To be sure, Reddick is wise to the ways of NFL owners and executives. The Eagles are the third team he has played for in six years, and he’s prepared to hear from them — or any other potential suitor — that his torn-up thumb shouldn’t have stopped him, for any length of time, from taking down quarterbacks. When it comes to a negotiation, for a new contract or a restructuring of a current one, no team is going to say, Well, you had a cast on his hand for three games. For the sake of saving even a single dollar, every team will say, Hey, you didn’t have a sack for three games.

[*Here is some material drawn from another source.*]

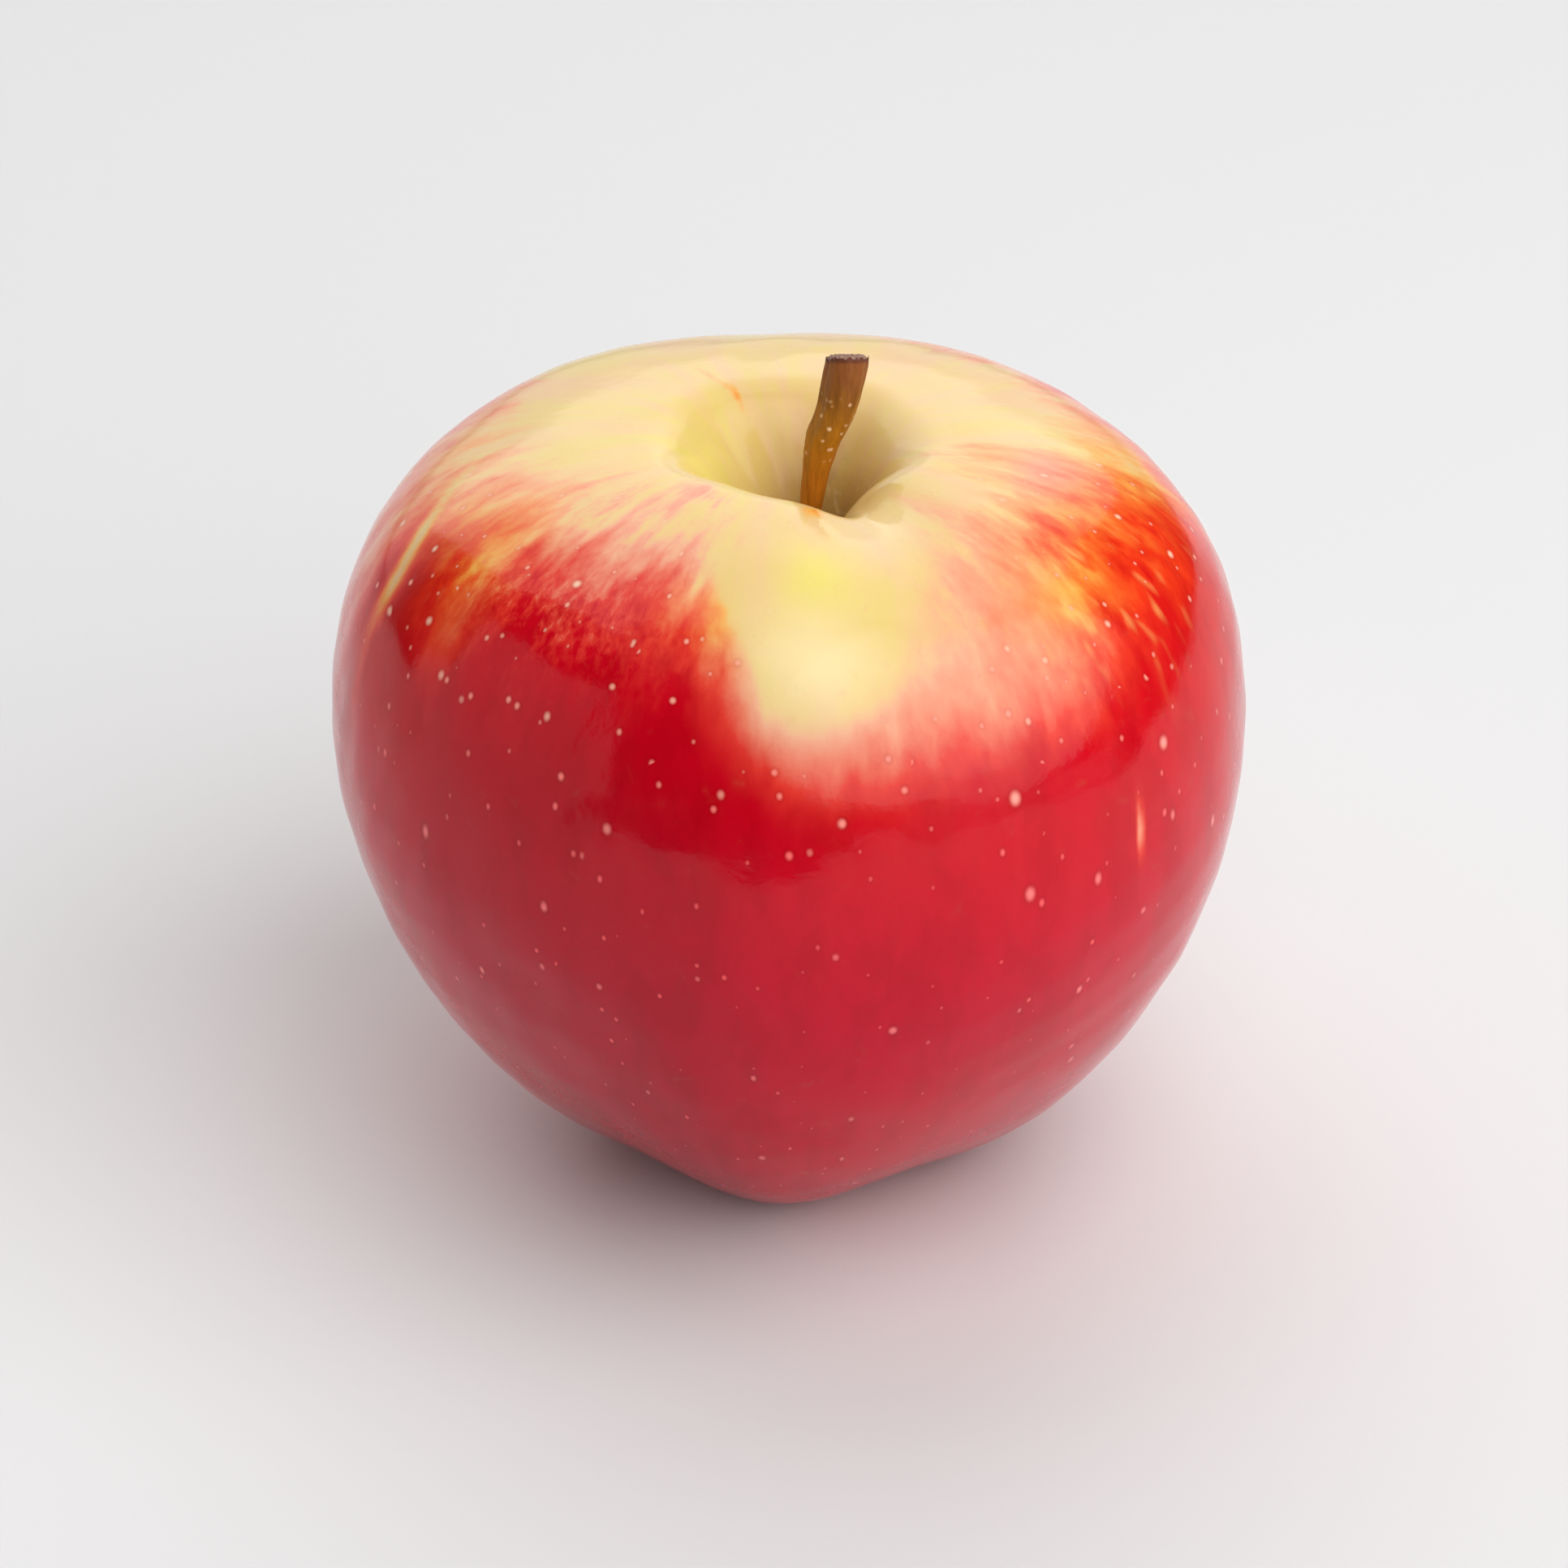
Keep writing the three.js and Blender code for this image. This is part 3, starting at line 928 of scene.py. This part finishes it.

“But when you talk about that [possibility of a new contract], of course, nobody cares that you had a cast on,” he said. “If you’re able to go out there, they want to see you produce. I understand that, right? It’s a business at the end of the day. I do understand that. But hey, we’ve got more opportunities. We’re sitting at five-and-oh. I’m contributing, helping the team win as best as I can, and that’s all that matters right now. Stack up these W’s, and we’re going to see where this goes after that.”

» READ MORE: Eagles grades: The Birds defense didn’t look good on the Rams’ first drive but bounced back

Same plan as last season, when he racked up 16 sacks during the regular season and another 3½ in the playoffs, when the only thing that slowed him down was the turf at State Farm Stadium in Super Bowl LVII.

The Rams certainly couldn’t do it Sunday, not with Jalen Carter collapsing the pocket on Stafford, sacking him twice and funneling him toward Reddick and the Eagles’ other edge rushers.

For his first sack, Reddick zoomed past Rams right tackle Rob Havenstein and chased Stafford down from behind. Havenstein immediately checked out with an injury. Rookie Warren McClendon — one of Carter’s teammates at Georgia — replaced him, and though Reddick already had studied enough film to know the kid’s major weakness, Carter felt the need to remind him of it: McClendon’s feet weren’t all that quick.

“Use speed on this guy,” he said. “Go.”

“No s—,” Reddick replied.

He went, running through an attempted chip block as if Rams tailback Tyren Williams were finish-line tape, surging past McClendon to crush Stafford. It was what he was supposed to do, the way he was supposed to do it. Those three weeks seemed like forever to Haason Reddick. They seem like forever ago now. The man is earning his money. And more.